Prévenir les offenses, et en faire des faveurs.

Il y a plus d’habileté à les éviter qu’à les venger. C’est une grande adresse de faire son confident de celui que l’on eût eu pour adversaire ; de transformer en arcs-boutants de sa réputation ceux qui menaçaient de la détruire. Il sert beaucoup de savoir obliger. On coupe le passage à l’injure en la prévenant par une courtoisie ; et c’est savoir vivre que de changer en plaisirs ce qui ne devait causer que des déplaisirs.

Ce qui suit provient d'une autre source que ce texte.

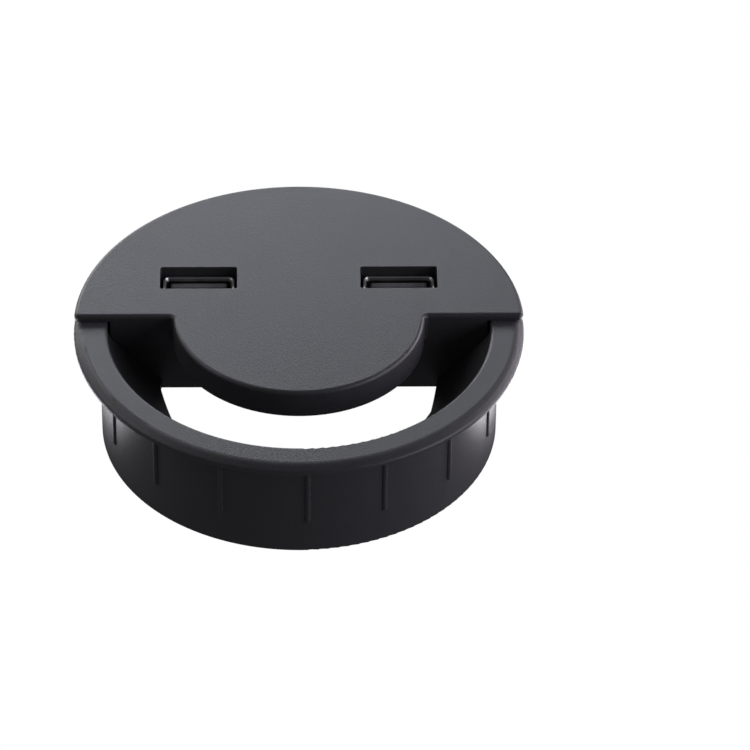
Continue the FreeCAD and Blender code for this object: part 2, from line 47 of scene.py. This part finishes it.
CAMERA_ELEVATION = 38.72
CAMERA_AZIMUTH = -1.35
CAMERA_DISTANCE = 0.9739
CAMERA_ROLL = 0.637
CAMERA_AIM = Vector((0.01495, 0.0, -0.0109))
CAMERA_LENS_MM = 237.3
CAMERA_SENSOR_MM = 36.0
CAMERA_NEAR = 0.01
CAMERA_FAR = 50.0

FLOOR_SIZE = 6.0
FLOOR_GAP = 0.05 * MM
FLOOR_GLOW = 0.13
WORLD_GLOW = 0.06
GLOW_COLOUR = (0.95, 0.92, 1.0, 1.0)

STUDIO_CENTRE = Vector((0.0, 0.0, -0.010))
SOFTBOX_DISTANCE = 0.60

# Name: azimuth and elevation as seen from the grommet, width and height, power, colour
SOFTBOXES = {
    "back_wall": (188, 24, (0.42, 0.18), 1.56, (0.87, 0.92, 1.0)),
    "back_low": (208, 12, (0.34, 0.24), 0.9, (1.0, 0.94, 0.97)),
    "overhead_left": (225, 55, (0.34, 0.30), 0.20, (0.97, 0.93, 1.0)),
    "left_side": (262, 36, (0.34, 0.30), 0.62, (0.94, 0.92, 1.0)),
    "right_back": (122, 16, (0.40, 0.34), 2.3, (0.97, 0.90, 1.0)),
    "right_front": (70, 16, (0.50, 0.34), 1.6, (0.88, 0.87, 1.0)),
}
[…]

Place donc ta confidence chez la malveillance même.

CCLX

Tu ne seras ni tout entier à personne,
ni personne tout entier à toi.

Ni le sang, ni l’amitié, ni la plus étroite obligation, ne suffisent pas pour cela ; car il y va bien d’un autre intérêt d’abandonner son cœur ou sa volonté. La plus grande union admet exception, et même sans blesser les lois de la plus tendre amitié. L’ami se réserve toujours quelque secret, et le fils même cache quelque chose à son père. Il y a des choses dont on fait mystère aux uns, et que l’on veut bien communiquer aux autres ; et au contraire : de sorte que l’homme se donne, ou se refuse tout entier, selon qu’il distingue les gens de sa correspondance.